Узнав об этой претензии, Джеффрис пришел в бешенство. Ответ на нее звучал элементарно просто: «Мой рабочий день длился дольше. Несметное количество раз я задерживался на работе еще на пару-тройку часов после того, как все остальные расходились по домам».

Он обратился к Халлеру.

– Генри, а тебе бы понравилось, если бы вновь принятому на работу молодому пацану стали бы платить столько же, сколько тебе? Я работаю здесь со времен, когда об этом парнишке и речи быть не могло. И я не хочу, чтобы мою зарплату понижали.

– В этом ты прав, – ответил Халлер.

Джеффрис живо вспоминает сцену, которая произошла несколько десятилетий назад. «Было смешно. В тот день нам расстелили маты на полу, сантиметра по три толщиной. Халлер стоит на краешке мата, переваливаясь с пяток на носки, и говорит: «Джимми, дай-ка я подумаю». Потом идет к плите и вдруг: «Джимми, а с чего это ты решил, что имеешь право так со мной разговаривать?» Я ответил: «Да мы же оба мужики, что ты, что я… И почему бы мне к тебе не обратиться? Говорю тебе ровно то, что думаю».

Халлер посмотрел на Джимми и сказал: «Тебе больше никогда не придется переживать по поводу своей зарплаты. По крайней мере, пока я здесь». А слово свое он держал.

* * *

Белый дом уже давно использовался в качестве сцены для выступлений талантливых американских артистов. Кеннеди приглашали Американский театр балета выступать в Восточном зале, а при Клинтонах в Белом доме выступали и Эрик Клэптон, и Б. Б. Кинг, и Йо-Йо Ма.

В 1969 году 23-летняя Триша Никсон пригласила выступить в Белом доме популярнейшую негритянскую вокальную группу тех времен – The Temptations. Джеффрис помнит, как члены группы расхаживали по Старой семейной столовой в ожидании выхода на сцену и разговаривали с обслуживающим персоналом, «поскольку видели в нас своих, с которыми можно поговорить о личном».

«Мне довелось видеть их всех, я был с ними на «ты» и за руку, – говорит Джеффрис. – Они не отсиживались в гримерках, а шли в подсобки, поскольку в те времена там работали по большей части черные. Джеймс Браун и его группа – те прямо шли к нам туда». Работники резиденции принимали звезд более чем радушно: «Вся еда, которая была у нас в подсобках, была в их распоряжении, и выпивка, и все, что угодно». В тот вечер 1969 года члены The Temptations болтали с Джеффрисом и предложили ему привезти детей повеселиться в бассейне их отеля в вашингтонском предместье Роквилл. «Да только у меня не получилось, занят был очень. До сих пор жалею».
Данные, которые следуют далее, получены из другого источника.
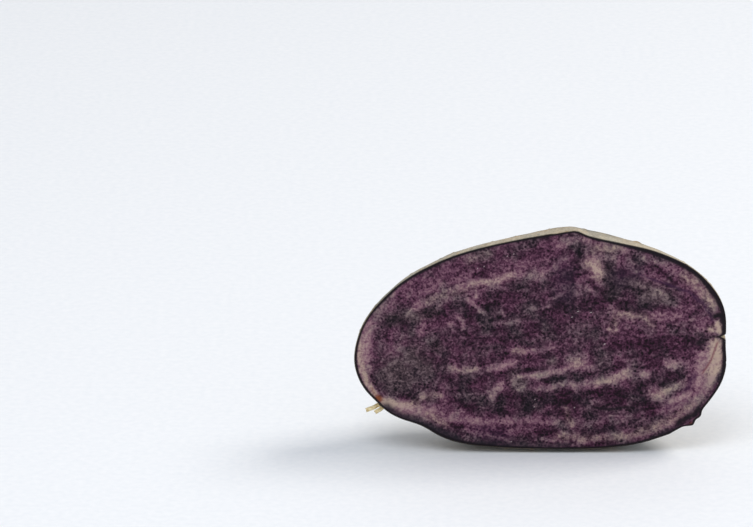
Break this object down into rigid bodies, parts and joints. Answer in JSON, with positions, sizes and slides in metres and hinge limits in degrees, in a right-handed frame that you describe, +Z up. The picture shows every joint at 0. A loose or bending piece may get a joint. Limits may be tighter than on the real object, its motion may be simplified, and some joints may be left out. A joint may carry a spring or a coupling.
{
  "type": "purple potato half",
  "caption": "Half of a purple-fleshed potato, cut lengthwise and standing on its belly with the flat cut face upright, the dry stolon stub still in its scar.",
  "frame": {"origin": "middle of the bounding box at its base, on the surface that the half stands on", "axes": "+Z up; X along the tuber, the stolon end at -X and the rose end at +X; the cut face looks along -Y and the rounded back along +Y"},
  "size_m": [0.1002, 0.0256, 0.063],
  "materials": {
    "flesh": "moist, satin",
    "skin": "dry, finely rough",
    "stolon": "dry fibre"
  },
  "bodies": {
    "root": {"tuber_half": "flesh", "stolon_stub": "stolon"}
  },
  "joints": []
}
Отис Уильямс – единственный оставшийся в живых член первого состава The Temptations. Он сказал, что у них было правило – не касаться политики, выступая в Белом доме. «Настрой был только развлекать. Отправляясь туда, мы абстрагировались от политики. Наше дело было классно выступить».
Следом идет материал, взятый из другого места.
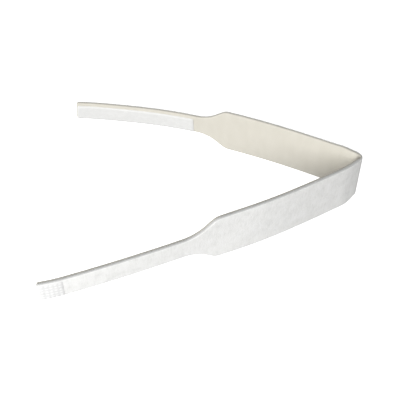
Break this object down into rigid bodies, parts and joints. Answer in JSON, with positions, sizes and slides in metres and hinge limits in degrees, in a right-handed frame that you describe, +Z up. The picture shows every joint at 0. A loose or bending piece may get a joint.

Уильямс не припоминает деталей именно того концерта в 1969 году – ему довелось выступать в Белом доме как минимум с полдюжины раз, но он отлично помнит, как наблюдал за работой афроамериканского обслуживающего персонала. «Они не показывали ни малейших признаков недовольства отношением к себе. Это были абсолютные профессионалы». И ему самому, и его товарищам по группе, безусловно, приходилось сталкиваться с проявлениями расизма, но, как вспоминает певец, в Белом доме они не ощущали ничего подобного.
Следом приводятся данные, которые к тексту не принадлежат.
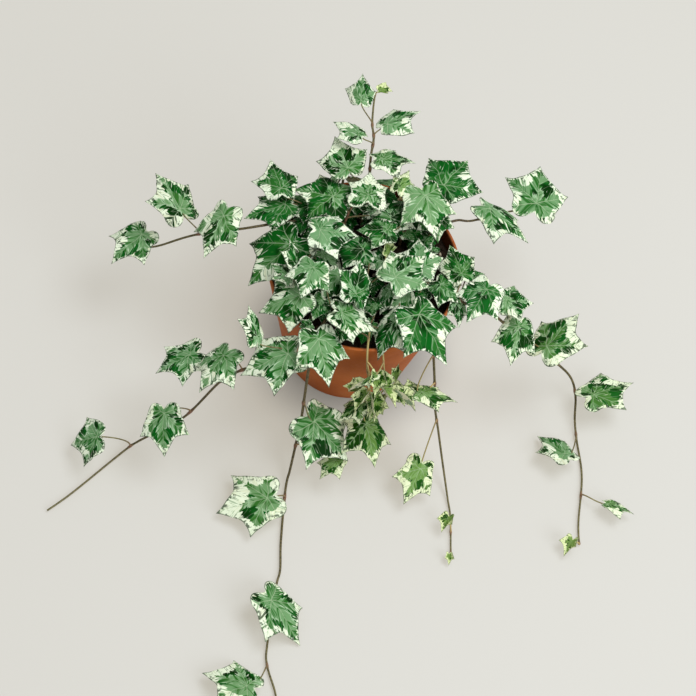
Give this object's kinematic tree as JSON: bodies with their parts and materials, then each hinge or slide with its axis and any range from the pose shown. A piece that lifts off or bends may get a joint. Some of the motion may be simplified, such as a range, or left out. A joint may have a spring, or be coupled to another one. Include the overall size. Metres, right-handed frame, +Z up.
{
  "type": "potted english ivy",
  "caption": "A variegated English ivy with green, grey-green and cream leaves, trailing over the rim of a plain terracotta-coloured plastic pot filled with dark soil.",
  "frame": {"origin": "the middle of the pot's flat underside, on the surface that it stands on", "axes": "+Z up, -Y toward the front, where the longest stems trail, +X to the plant's right as the front is faced"},
  "size_m": [0.3963, 0.4208, 0.1516],
  "materials": {
    "pot": "smooth satin terracotta-coloured moulded plastic",
    "soil": "loose dark potting soil with bark and a few pale grains",
    "foliage": "thin waxy leaves, dark green and grey-green with broad cream margins, on brown stems"
  },
  "bodies": {
    "root": {"pot": "pot", "soil": "soil", "vine_left_upper": "foliage", "vine_top": "foliage", "vine_right_upper": "foliage", "vine_right": "foliage", "vine_front_right": "foliage", "vine_front": "foliage", "vine_left_low": "foliage", "shoot_front": "foliage", "shoot_front_right": "foliage", "crown_left": "foliage", "crown_back": "foliage", "crown_right": "foliage", "crown_middle_left": "foliage", "crown_front_left": "foliage", "crown_middle": "foliage", "crown_middle_right": "foliage", "vine_back_left": "foliage", "vine_back_right": "foliage"}
  },
  "joints": []
}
Уильямс говорит, что особой честью для них стало выступление перед президентом Обамой: «Мы и не мечтали, что при нашей жизни будем выступать перед чернокожим президентом».

Что же касается Джеффриса, то пребывание четы Обама в Белом доме заставляло его хотеть работать и дальше: «Я просто чувствовал что-то вроде: «Ладно, буду работать столько, сколько смогу».